Stephenson LJ quoted from Buckley LJ's judgment in Methuen-Campbell but focused on Buckley LJ's reference to an "integral whole" rather than his reference to "small pieces of land".
"All these considerations, and the general tenor of the second sentence of section 54(9) satisfy me that the word "structure" is intended to convey a limitation to such structures as are ancillary to the listed building itself, for example the stable block of a mansion house, or the steading of a farmhouse, either fixed to the main building or within its curtilage. In my opinion the concept envisaged is that of principal and accessory. It does not follow that I would overrule the decision in the Calderdale case, though I would not accept the width of the reasoning of Stephenson LJ. There was, in my opinion, room for the view that the terrace of cottages was ancillary to the mill."
He did not criticise Stephenson LJ's view that an ancillary building might be within a main building's curtilage even though some way from it.
"Mr Dyer therefore has a right to buy his house unless that house is within the curtilage of a building which is held by the council mainly for purposes other than housing purposes and consisting of accommodation other than housing accommodation."
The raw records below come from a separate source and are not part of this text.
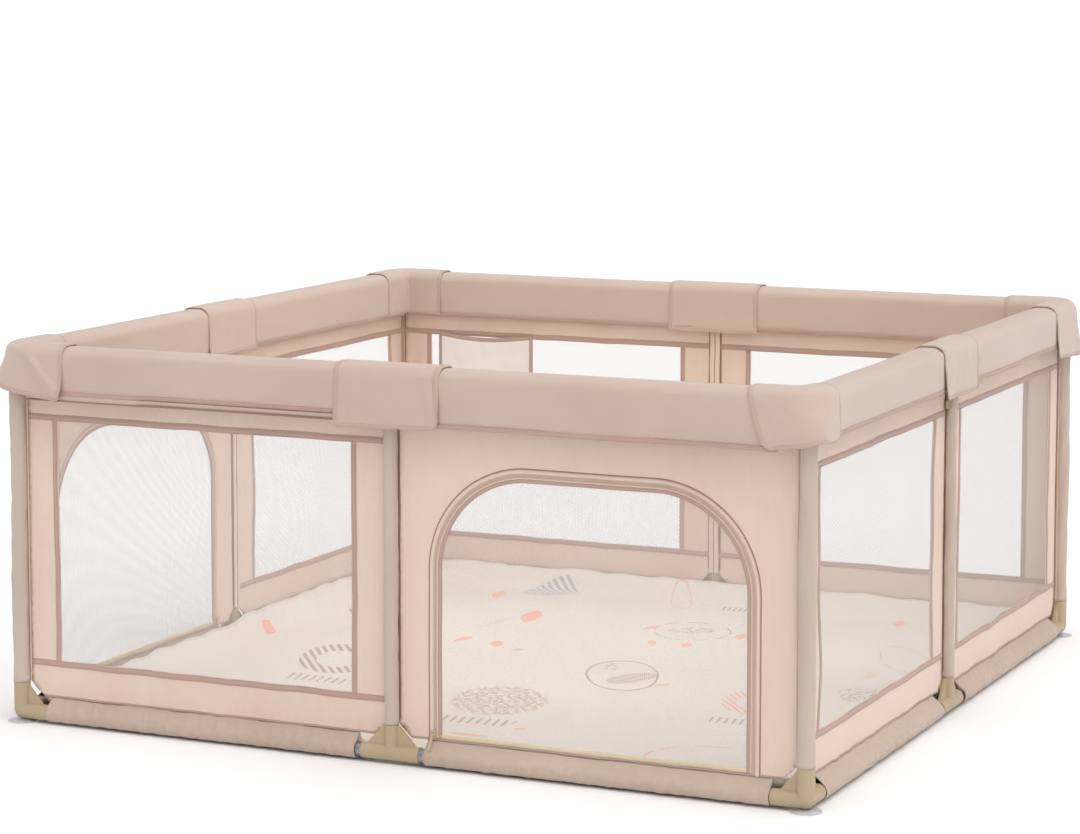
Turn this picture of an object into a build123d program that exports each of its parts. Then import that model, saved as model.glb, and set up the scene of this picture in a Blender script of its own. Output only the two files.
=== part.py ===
"""Square fabric playpen on a knock-down steel tube frame.

The origin is on the floor at the middle of the footprint, +X runs along the front, +Y to the back, +Z up.
Each side is drawn in its own frame: u runs along the side as seen from outside, n points outwards from the
line through the post axes, and z is the height.
"""
import os
from math import atan, cos, degrees, radians, sin, sqrt

from build123d import *

os.makedirs("parts", exist_ok=True)

# ------------------------------------------------------------ driving dimensions, in mm
SIDE = 1500.0  # between the axes of neighbouring corner posts
HALF = SIDE / 2
PAD_TOP = 688.0  # height of the padded rails

RAIL_R = 12.5
CORNER_POST_R = 12.5
MID_POST_R = 10.0
TUBE_WALL = 1.0
RAIL_Z = 19.0  # axis of the bottom rails
TOP_RAIL_Z = 663.0

SOCKET_WALL = 1.5
SOCKET_PLAY = 0.1  # radial play of a tube in its socket
CONNECTOR_R = RAIL_R + SOCKET_WALL
CORNER_ARM = 58.0  # from the post axis to the mouth of a bottom corner arm
TEE_ARM = 55.0
TOP_ARM = 45.0
TUBE_STOP = 15.0  # tubes end this far from the axis they meet
POST_FOOT_Z = 35.0
SOCKET_TOP_Z = 72.0
GUSSET_T = 6.0
GUSSET_RISE = 34.0

FABRIC_T = 2.4
PANEL_N = -8.0  # middle of the side fabric, inwards from the post line
PANEL_LOW = 47.0
PANEL_TOP = 648.0
CORNER_PANEL_END = 13.0  # fabric edge to corner post axis
MID_PANEL_END = 9.8
PANEL_CUT = 34.0  # lower corners are cut off over the gussets
SOCKET_RELIEF = 5.0  # upper corners step back round the top sockets
WINDOW_LOW = 115.0
WINDOW_TOP = 549.0
WINDOW_MARGIN = 80.0  # from a post axis to the window
WINDOW_CORNER_R = 3.0
MESH_T = 1.0

SLEEVE_T = 1.2
SLEEVE_PLAY = 0.3
POST_SLEEVE_LOW = 75.0
POST_SLEEVE_TOP = 610.0
SEAM_Z = 46.5  # where a rail sleeve meets the side fabric
SLEEVE_CORNER_END = 59.0
SLEEVE_MID_END = 66.0

PAD_HALF = 30.0
PAD_RADIUS = 20.0
PAD_LOW = 598.0
CHANNEL_HALF = 17.0
CHANNEL_TOP = 677.5
CHANNEL_RADIUS = 8.0
PAD_CORNER_END = 32.0
PAD_MID_END = 6.0

WRAP_T = 2.5
WRAP_PLAY = 0.5
WRAP_LOW_OUT = 580.0
WRAP_LOW_IN = 584.0

DOOR_NEAR = 67.0  # outer seam of the arch, from the middle post axis
DOOR_FAR = 669.0
DOOR_TOP = 525.0
DOOR_RADIUS = 185.0
ZIP_INSET = 12.5  # from the outer seam to the zip gap
ZIP_GAP = 2.2
FLAP_T = 2.0
FLAP_LOW = 48.2

SLIDER_Z = 50.0
SLIDER_H = 14.0
SLIDER_W = 10.0
SLIDER_PLATE = 2.2
SLIDER_PLAY = 0.3
PIN_R = 0.9
PULL_EYE_R = 2.4
PULL_W = 4.0
PULL_L = 27.0
PULL_T = 1.6
PULL_TILT = 32.0  # the pull leans out over the rail sleeve, in degrees from hanging

MAT_HALF = 734.0
MAT_T = 12.0
MAT_RIM_Z = 46.0
MAT_RIM_W = 40.0
MAT_LIP = 6.0
MAT_CORNER_R = 50.0

POCKET_NEAR = 425.0  # u of the two side bindings, on the back wall
POCKET_FAR = 650.0
POCKET_LOW = 330.0
POCKET_TOP = 556.0
POCKET_DEPTH = 16.0
POCKET_WALL = 1.5
POCKET_GAP = 0.4

CUP_R = 27.5
CUP_TOP = 4.4
STUD_R = 2.8
STUD_TOP = 11.0
STUD_PLAY = 0.3

ALONG = {"front": (1, 0, 0), "right": (0, 1, 0), "back": (-1, 0, 0), "left": (0, -1, 0)}
OUTWARD = {"front": (0, -1, 0), "right": (1, 0, 0), "back": (0, 1, 0), "left": (-1, 0, 0)}
SIDES = list(ALONG)
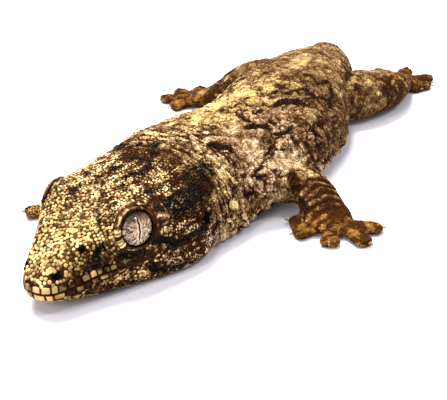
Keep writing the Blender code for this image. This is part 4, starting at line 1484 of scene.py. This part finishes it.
    @staticmethod
    def _grow(holder: bpy.types.Object, tree: bpy.types.NodeTree, inputs: dict[str, object]) -> None:
        """Run a tree on an object and keep what it makes as a plain piece.

        Args:
            holder: Object whose mesh the tree starts from.
            tree: The tree.
            inputs: Values of its named inputs.
        """
        named = {item.name: item.identifier for item in tree.interface.items_tree if item.in_out == "INPUT"}
        bpy.context.scene.collection.objects.link(holder)
        layer = holder.modifiers.new("scales", "NODES")
        layer.node_group = tree
        for name, value in inputs.items():
            layer[named[name]] = value
        mesh = settle(holder)
        mesh.name = holder.name
        mesh.materials.clear()
        mesh.materials.append(inputs["Finish"])
        mesh.polygons.foreach_set("material_index", np.zeros(len(mesh.polygons), np.int32))
        rows = coordinates(mesh)
        rows[:, 2] = np.maximum(rows[:, 2], 0.0)
        move_to(mesh, rows)
        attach(holder, "root")

    def rows(
        self, name: str, spots: list[tuple], skin: Skin, markings: Markings, finish: bpy.types.Material
    ) -> None:
        """Scales laid one by one at given places.

        Args:
            name: Name of the piece.
            spots: Place in metres, direction out of the skin and radius in millimetres, for each.
            skin: The skin that they lie on.
            markings: The pattern that they share.
            finish: Their material.
        """
        places = np.array([tuple(spot[0]) for spot in spots])
        mesh = bpy.data.meshes.new(name)
        mesh.from_pydata([tuple(row) for row in places], [], [])
        set_values(mesh, markings.values(on_animal(places)))
        set_values(mesh, {"radius": np.array([spot[2] for spot in spots]) * MM})
        set_vectors(mesh, "out", [tuple(spot[1]) for spot in spots])
        set_vectors(mesh, "root_map", np.pad(skin.map_at(skin.surface(), places), ((0, 0), (0, 1))))
        bead = self._bead(True)
        holder = bpy.data.objects.new(name, mesh)
        self._grow(holder, self._tree(False), {"Bead": bead, "Finish": finish})
        bpy.data.objects.remove(bead)

    def build(self, skin: Skin, coarse: bpy.types.Material, pitted: bpy.types.Material) -> None:
        """All beds of scales, one piece for each.

        Args:
            skin: The skin that they grow on.
            coarse: Material of the body's scales.
            pitted: Material of the head's scales.
        """
        tree = self._tree(True)
        beads = {fine: self._bead(fine) for fine in (False, True)}
        for bed in self.beds:
            holder = bpy.data.objects.new("scales_" + bed.name, skin.made.data)
            inputs = {
                "Spacing": bed.spacing * MM,
                "Width": bed.width,
                "Start": row_at(bed.start),
                "Stop": row_at(bed.stop),
                "Side From": bed.side_from * MM,
                "Side To": bed.side_to * MM,
                "Bead": beads[bed.fine],
                "Finish": pitted if bed.fine else coarse,
            }
            self._grow(holder, tree, inputs)
        for bead in beads.values():
            bpy.data.objects.remove(bead)


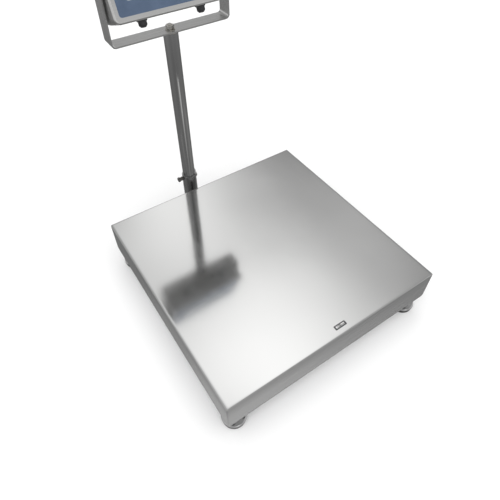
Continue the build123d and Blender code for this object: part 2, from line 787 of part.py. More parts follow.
def make_housing_screws():
    with BuildPart() as screws:
        with BuildSketch(HEAD.offset(HOUSING_BACK)):
            with Locations(*SCREW_PLACES):
                Circle(4)
        extrude(amount=-2.6)
        with BuildSketch(HEAD.offset(HOUSING_BACK)):
            with Locations(*SCREW_PLACES):
                Circle(2)
        extrude(amount=64)
    write(screws, "housing_screws")


def make_key(name, x):
    inside = HOUSING_FRONT - HOUSING_WALL
    with BuildPart() as key:
        with BuildSketch(HEAD.offset(inside - 1.6)):
            with Locations((x, KEY_Y)):
                RectangleRounded(KEY[0] + 4, KEY[1] + 4, 4)
        extrude(amount=1.5)
        with BuildSketch(HEAD.offset(inside - 1.6)):
            with Locations((x, KEY_Y)):
                RectangleRounded(*KEY, 3)
        extrude(amount=1.6 + HOUSING_WALL + 1.6)
        fillet(key.faces().sort_by(Axis(HEAD.origin, HEAD.z_dir))[-1].edges(), radius=0.7)
    write(key, name)


make_platter()
make_badge()
make_base_frame()
make_cell_plate()
make_rail_end_plugs()
make_foot_bushes()
make_foot_jam_nuts()
make_stop_screws()
make_bubble_level()
make_base_gland()
make_cell_spacer("lower_cell_spacer", -55, CELL_PLATE_LOW + CELL_PLATE)
make_cell_spacer("upper_cell_spacer", 55, CELL_TOP)
make_load_cell()
make_cell_screws("lower_cell_screws", -1, CELL_PLATE_LOW, 33)
make_cell_screws("upper_cell_screws", 1, TOP_LOW + CELL_PLATE, -33)
make_top_frame()
make_top_plate()
make_platter_bumpers()
for corner, place in FOOT_PLACES.items():
    make_foot_pad(corner, place)
    make_foot_stud(corner, place)
make_column_bracket()
make_bracket_bolts()
make_column()
make_column_bolts()
make_m8_nuts()
make_thumb_nut()
make_column_top_plug()
make_swivel_nut()
make_yoke()
make_friction_washers()
make_tilt_knob("tilt_knob_left", -1)
make_tilt_knob("tilt_knob_right", 1)
make_rear_housing()
make_front_housing()
make_housing_gasket()
make_display_lens()
make_display_module()
make_circuit_board()
make_battery()
make_housing_screws()
make_housing_glands()
for key_name, key_x in zip(KEY_NAMES, KEY_XS):
    make_key(key_name, key_x)
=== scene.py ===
import json
import math
import random

import bmesh
import bpy
from mathutils import Matrix, Vector, noise


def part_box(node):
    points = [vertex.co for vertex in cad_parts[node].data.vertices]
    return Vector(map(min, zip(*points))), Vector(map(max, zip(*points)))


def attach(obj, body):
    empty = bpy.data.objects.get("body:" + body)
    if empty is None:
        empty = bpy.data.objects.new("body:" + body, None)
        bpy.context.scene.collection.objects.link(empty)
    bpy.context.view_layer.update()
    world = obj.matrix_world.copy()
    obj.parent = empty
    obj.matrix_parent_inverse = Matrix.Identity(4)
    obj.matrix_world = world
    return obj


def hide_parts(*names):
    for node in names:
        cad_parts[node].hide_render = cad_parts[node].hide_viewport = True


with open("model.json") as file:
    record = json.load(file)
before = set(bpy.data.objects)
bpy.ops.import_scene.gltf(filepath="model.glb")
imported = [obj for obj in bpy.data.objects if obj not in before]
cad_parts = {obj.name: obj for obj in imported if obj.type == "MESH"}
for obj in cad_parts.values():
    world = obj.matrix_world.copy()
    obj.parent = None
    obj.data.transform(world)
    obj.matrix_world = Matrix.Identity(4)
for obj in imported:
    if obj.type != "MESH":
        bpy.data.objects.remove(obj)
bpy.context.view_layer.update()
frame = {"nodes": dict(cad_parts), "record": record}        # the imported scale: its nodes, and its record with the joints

# Looks of a stainless bench scale. Shapes are in millimetres, and become metres as their
# vertices are made. +Z is up, +X is right along the front skirt, +Y is to the rear, and the
# floor is z = 0.

scene = bpy.context.scene
MM = 0.001
joints = {joint["name"]: joint for joint in frame["record"]["behaviour"]["joints"]}
CORNERS = ("front_left", "front_right", "rear_left", "rear_right")
KEYS = ("key_power", "key_zero", "key_tare", "key_print")
KEY_XS = (-84, -28, 28, 84)  # key centres on the indicator's face
KEY_Y = -45
DISPLAY_Y = 38  # display centre, up the face
FACE = 30  # depth of the indicator's face, in front of its pivot
BACK = -42  # depth of its back
M8_PITCH = 1.25
MATERIALS = {}  # filled by make_materials


# Places taken from the frame

def in_mm(box):
    """Lowest and highest corner of a box in metres, in millimetres."""
    return [corner / MM for corner in box]


def solids(node):
    """Lowest and highest corner of each separate solid of a CAD node, in millimetres."""
    mesh = frame["nodes"][node].data
    spots, owner = {}, []
    for vertex in mesh.vertices:
        key = tuple(round(c, 6) for c in vertex.co)
        owner.append(spots.setdefault(key, len(spots)))
    link = list(range(len(spots)))

    def root(i):
        while link[i] != i:
            link[i] = link[link[i]]
            i = link[i]
        return i

    for polygon in mesh.polygons:
        first = root(owner[polygon.vertices[0]])
        for v in polygon.vertices[1:]:
            link[root(owner[v])] = first
    groups = {}
    for key, i in spots.items():
        groups.setdefault(root(i), []).append(key)
    boxes = []
    for points in groups.values():
        low = Vector(min(p[axis] for p in points) for axis in range(3))
        high = Vector(max(p[axis] for p in points) for axis in range(3))
        boxes.append((low, high))
    return [in_mm(box) for box in sorted(boxes, key=lambda box: tuple(box[0]))]


def middle(low, high):
    """(x, y) of a box's centre."""
    return (low.x + high.x) / 2, (low.y + high.y) / 2


def frame_at(origin, x_dir, z_dir):
    """Local frame from its origin, its X direction and its Z direction."""
    z = Vector(z_dir).normalized()
    x = Vector(x_dir).normalized()
    y = z.cross(x).normalized()
    matrix = Matrix((x, y, z)).transposed().to_4x4()
    matrix.translation = Vector(origin)
    return Matrix.Scale(MM, 4) @ matrix


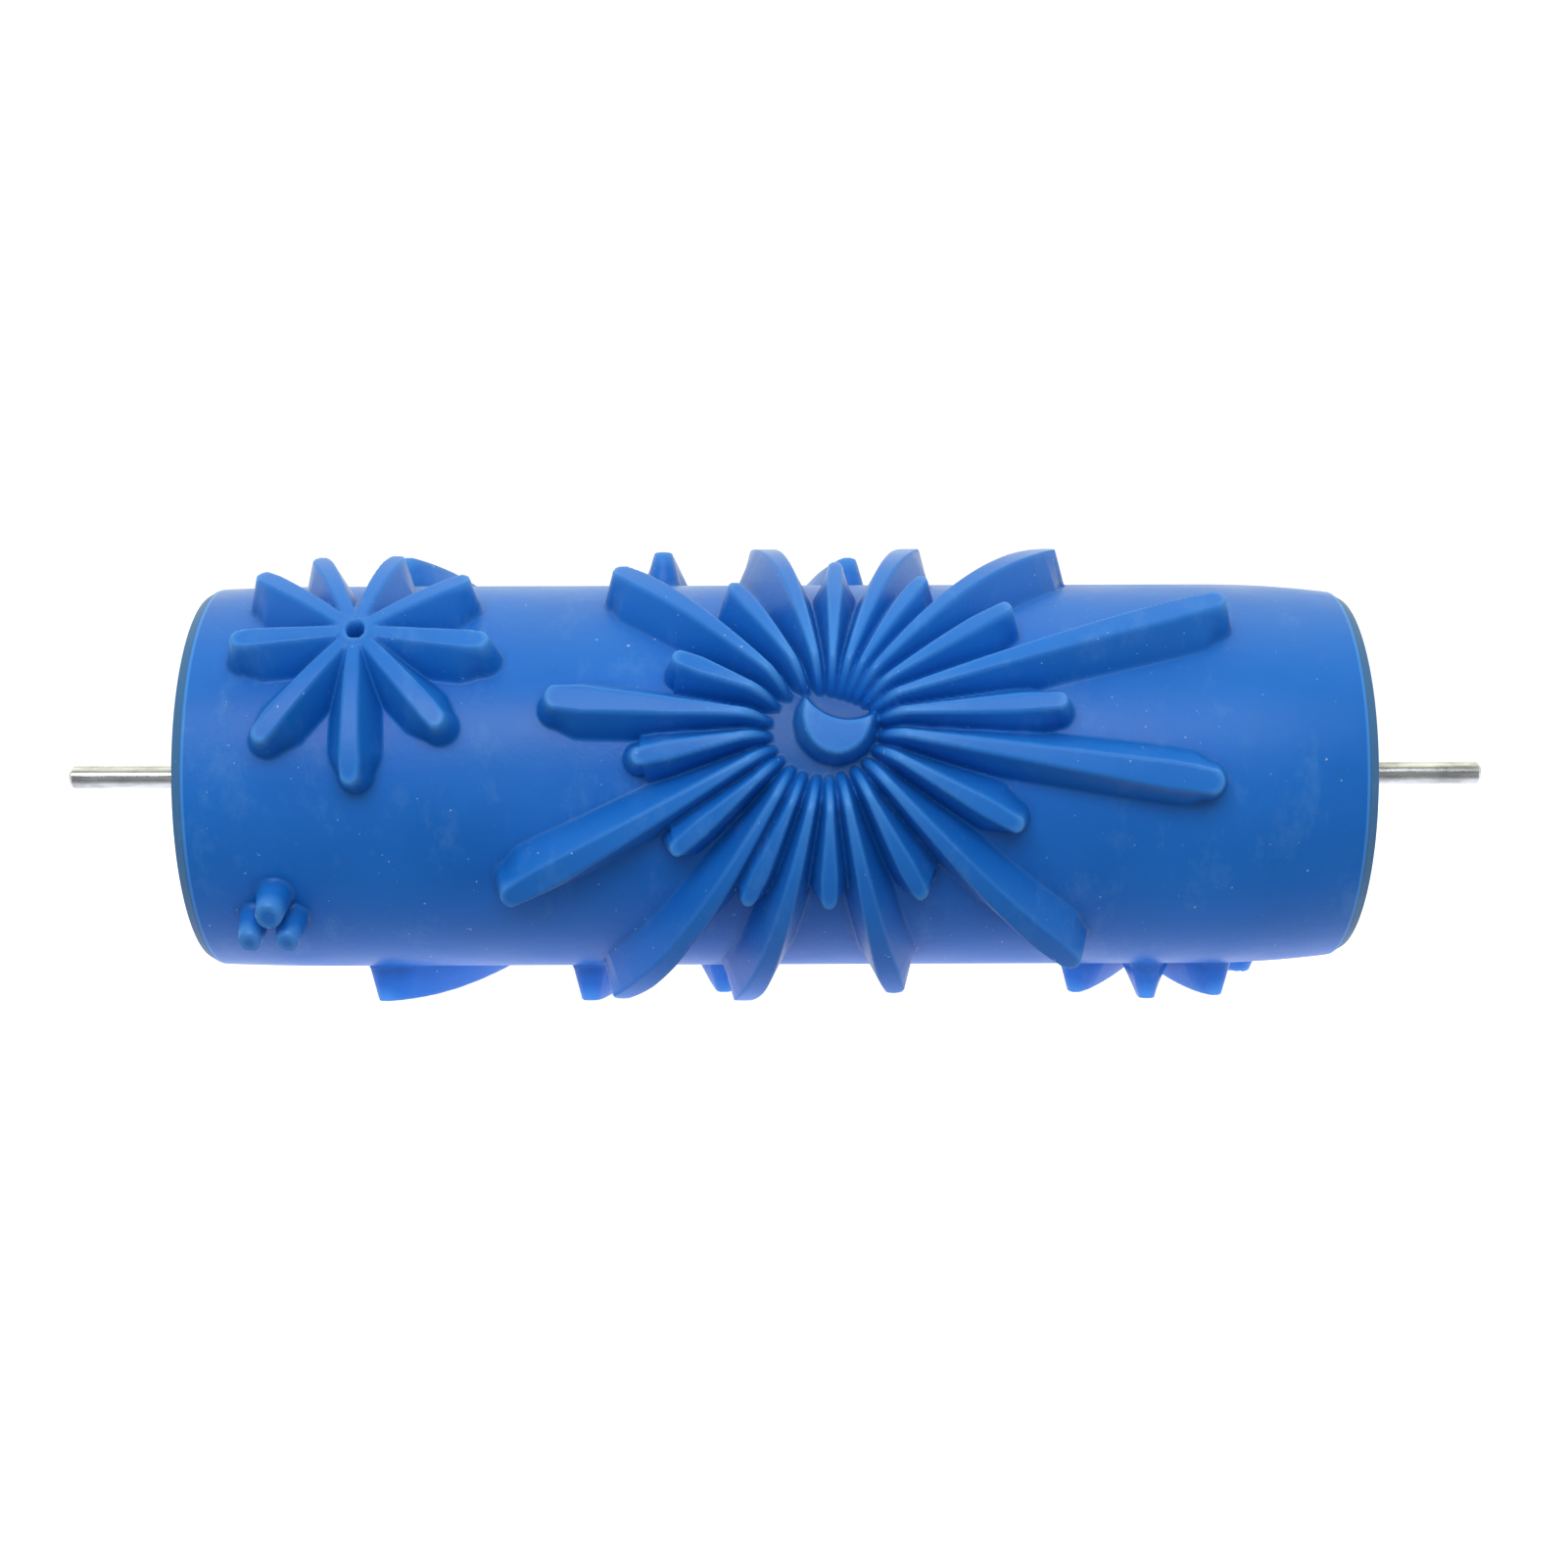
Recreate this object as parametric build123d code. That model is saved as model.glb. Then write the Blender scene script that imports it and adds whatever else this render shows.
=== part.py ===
from build123d import *
import math
import os

# Textured pattern roller: a moulded rubber sleeve on a plastic core, turning on a steel axle.
# Millimetres. X is the axle, Z is up, and the front of the pattern faces -Y.
# The origin is on the axle, halfway along the sleeve.

# Rubber sleeve
SLEEVE_LENGTH = 150.0
SLEEVE_RADIUS = 25.5  # plain rubber between the motifs
RIM_BEVEL = 1.0
LEFT_END_DROP = 0.4  # the sleeve narrows a little towards its ends
RIGHT_END_DROP = 1.2
END_DROP_LENGTH = 18.0

# Relief, moulded in one piece with the sleeve
RELIEF_HEIGHT = 4.8
RELIEF_SINK = 1.6  # how deep the motifs run into the rubber
SIDE_DRAFT = 25.0  # degrees off the outward direction
STEEP_DRAFT = 15.0  # of the bud, and of the large flower's petals at their roots
PLAIN_MARGIN = 3.0  # no motif comes nearer to an end of the sleeve
STATION_STEP = 5.0  # longest straight run of a petal's crest

# Petals: widths of the flat crest at the root, where it is widest, and at the tip
LONG_CRESTS = (0.85, 2.8, 2.2)
SHORT_CRESTS = (0.8, 1.9, 1.5)
SMALL_CRESTS = (1.3, 2.3, 2.0)
LONG_WIDEST_AT = 0.84  # share of the petal's length
SHORT_WIDEST_AT = 0.75
SMALL_WIDEST_AT = 0.85
ROOT_TAPER = 0.8  # a crest is this much of its root width where it starts
TIP_TAPER = 0.6  # and this much of its tip width where it dives into the rubber

# Large flower
LARGE_DISC_RADII = (6.3, 4.9)  # bare oval that the petals rise from, along the axle and round it
LARGE_DISC_SHIFT = (-0.8, -1.35)  # of its middle
LARGE_RISE = 4.2  # length over which a petal rises from the disc
HALFWAY_UP = 0.75  # share of the full height that it has halfway along the rise
LARGE_WIDENING = 12.0  # length over which its sides go from the steep draft to the usual one
LONG_REACH = 31.0  # a petal that reaches further than this is a long one

# Bud in the middle of the large flower
BUD_SHIFT = (0.8, 0.1)
BUD_RADIUS = 4.1  # at its top
BUD_HEIGHT = 4.4
BUD_BITE_RADIUS = 7.1
BUD_BITE_OFFSET = 6.6
BUD_TILT = -13.0

# Small flower
SMALL_PETALS = 9
SMALL_REACH = 15.6
SMALL_HUB_RADIUS = 2.0
SMALL_HOLE_RADIUS = 1.15

# Pegs: a big one above two small ones
PEG_DRAFT = 8.5
BIG_PEG_RADIUS = 1.6
SMALL_PEG_RADIUS = 1.37
SMALL_PEG_DROP = 3.7
SMALL_PEG_SHIFTS = (-3.0, 1.7)

# Core tube
RUBBER_WALL = 5.5  # plain rubber over the core
CORE_WALL = 2.0
CORE_SETBACK = 6.0  # from each end of the sleeve

# End caps
CAP_FLANGE = 2.0
CAP_CLEARANCE = 0.1
CAP_SKIRT = 12.0
CAP_SKIRT_WALL = 2.0
CAP_HUB_RADIUS = 7.0
CAP_HUB_LENGTH = 14.0
CAP_DISH_DEPTH = 0.8
CAP_DISH_WALL = 2.4

# Bearing bushes
BUSH_RADIUS = 4.0
BUSH_FLANGE_RADIUS = 5.5
BUSH_FLANGE = 1.0
BUSH_LENGTH = 12.0

# Axle, thrust washers and E-shaped retaining rings
AXLE_RADIUS = 1.5
AXLE_STICKOUT = 20.0  # beyond each end of the sleeve
AXLE_CHAMFER = 0.4
RUNNING_CLEARANCE = 0.05
END_PLAY = 0.2
WASHER_RADIUS = 4.0
WASHER_THICKNESS = 0.5
WASHER_CLEARANCE = 0.1
RING_RADIUS = 3.0
RING_THICKNESS = 0.6
RING_MOUTH = 1.9  # a little less than the groove is wide, so that the ring snaps on
RING_RELIEF_RADIUS = 0.7
RING_RELIEF_OFFSET = 1.5
GROOVE_DEPTH = 0.35
GROOVE_CLEARANCE = 0.05  # on each side of the ring

# Where the motifs lie: x from the middle, or in from an end, and turn in degrees round the axle,
# from the front upwards.
LARGE_FRONT = (6.6, 13.9)
LARGE_BACK = (-14.0, 191.7)
LEFT_FLOWER_INSET = 22.8
RIGHT_FLOWER_INSET = 23.5
LEFT_FLOWER_TURN = 36.8
LOW_FLOWER_TURN = -123.6
BACK_FLOWER_TURN = 156.2
LOW_FLOWER_FIRST = 96.0  # direction of the first petal, counted from X towards up
BACK_FLOWER_FIRST = 90.0
PEG_INSET = 12.0
FRONT_PEG_TURN = -35.5
BACK_PEG_TURN = 196.0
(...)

"There are a number of buildings clustered around and to the east of Kingston Maurward House, the great house of the old estate and the headquarters of the college. To the west lies the principal's house and six staff houses, all within 200 to 400 yards of Kingston Maurward House. A little further to the west there is Stinsford Dairy, which was one of Mr Dyer's principal responsibilities. The four lecturers' houses are about 450 yards to the north-west of Kingston Maurward House, forming an isolated close. The remainder of the estate is not built on and consists of a driveway from the public road fronting the lecturers' houses to Kingston Maurward House and fenced fields."
"While making every allowance for the fact that the size of a curtilage may vary somewhat with the size of the house or building, I am in no doubt that the 100 acre park on the edge of which Mr Dyer's house now stands cannot possibly be said to form part and parcel of Kingston Maurward House, far less of any of the other college buildings. Indeed, a park of this size is altogether in excess of anything which could properly be described as the curtilage of a mansion house, an area which no conveyancer would extend beyond that occupied by the house, the stables and other buildings, the gardens and the rough grass up to the ha-ha, if there was one."